Google "A Modest Proposal" to see what he's getting at...
 
  • #21
turbo said:
Google "A Modest Proposal" to see what he's getting at...
Ahhhh I see. Cheers :smile:
 
  • #22
Ryan_m_b said:
Ahhhh I see. Cheers :smile:
Some satirists are the best cultural critics. Google Ambrose Bierce and his "Devil's Dictionary" to get a feel for this.
 
  • #23
Ryan_m_b said:
However a partial system may be beneficial. Personally I'm not opposed to the idea of a second house (e.g. House of Lords) chosen in a manner similar to jury duty with an option to decline.

Interesting idea. Would this replace either the House or the Senate, or just be added on as a third legislative body? What would the term lengths be, and what powers would be awarded to this body?

I kind of like the idea of a body of laymen who would just reject every bill whose details they couldn't understand. No more 3,000 page bills full of obfuscation
 
  • #24
Office_Shredder said:
Interesting idea. Would this replace either the House or the Senate, or just be added on as a third legislative body? What would the term lengths be, and what powers would be awarded to this body?

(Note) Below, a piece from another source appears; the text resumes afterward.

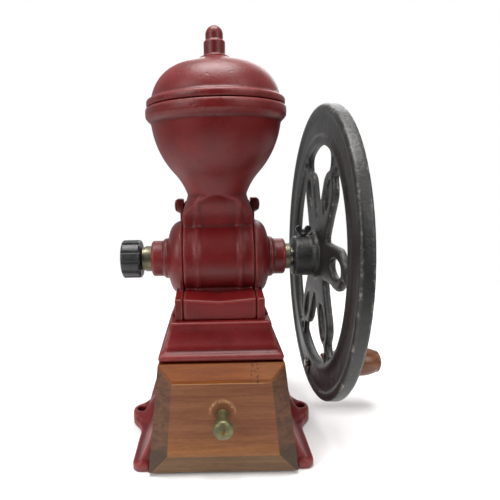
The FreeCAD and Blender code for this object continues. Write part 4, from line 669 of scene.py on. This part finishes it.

I kind of like the idea of a body of laymen who would just reject every bill whose details they couldn't understand. No more 3,000 page bills full of obfuscation
Yeah. Interesting ideas. But we all know that the status quo isn't going to change. Don't we? Why pretend otherwise? It's not that there's nothing that can be done to change things for the better. It's that there's nothing that will be done to change things for the better. The US is a plutocracy/oligarchy. That's not going to change, because the only people who can change the status quo are those who benefit most from the status quo.

Oh, ok, there's the American people. The electorate. But they're mostly comfortable, mostly ignorant, and mostly complacent/apathetic wrt civic matters.
 
  • #25
ThomasT said:
Oh, ok, there's the American people. The electorate. But they're mostly comfortable, mostly ignorant, and mostly complacent/apathetic wrt civic matters.
People who are fat and happy (relatively) are probably not going to rally to get things changed.
 
  • #26
ThomasT said:
Yeah. Interesting ideas...The US is a plutocracy/oligarchy
Look, I don't mean to sound offensive here but the US is not the only country in the world. I'm getting pretty sick of contributing to a politics discussion only to have someone quote the condition in America at me. Whilst my post was inclusive to any westminster style democracy I did give a specific example.
 
  • #27
Office_Shredder said:
Interesting idea. Would this replace either the House or the Senate, or just be added on as a third legislative body? What would the term lengths be, and what powers would be awarded to this body?

I kind of like the idea of a body of laymen who would just reject every bill whose details they couldn't understand. No more 3,000 page bills full of obfuscation
Well I'm not sure if it would work but I'm all for reforming the house of lords (until 97 it was composed entirely of unelected, hereditary peers). Unfortunately current reform has ground to a halt and whilst there are some elected positions there are still ridiculous historical artefacts like the twenty-something positions held for the church.

I would suggest a longer term than a lower house though only slightly; 3 lower house terms for every 2 upper for example. The advantage of such a system would be a comprehensive check against political oligarchy though there are probably more disadvantages than advantages.
 
  • #28
Ryan_m_b said:
Look, I don't mean to sound offensive here but the US is not the only country in the world. I'm getting pretty sick of contributing to a politics discussion only to have someone quote the condition in America at me. Whilst my post was inclusive to any westminster style democracy I did give a specific example.
No offense taken. The thread is about a US national election reform proposal. So, opinions regarding the condition in America would seem to me to be relevant.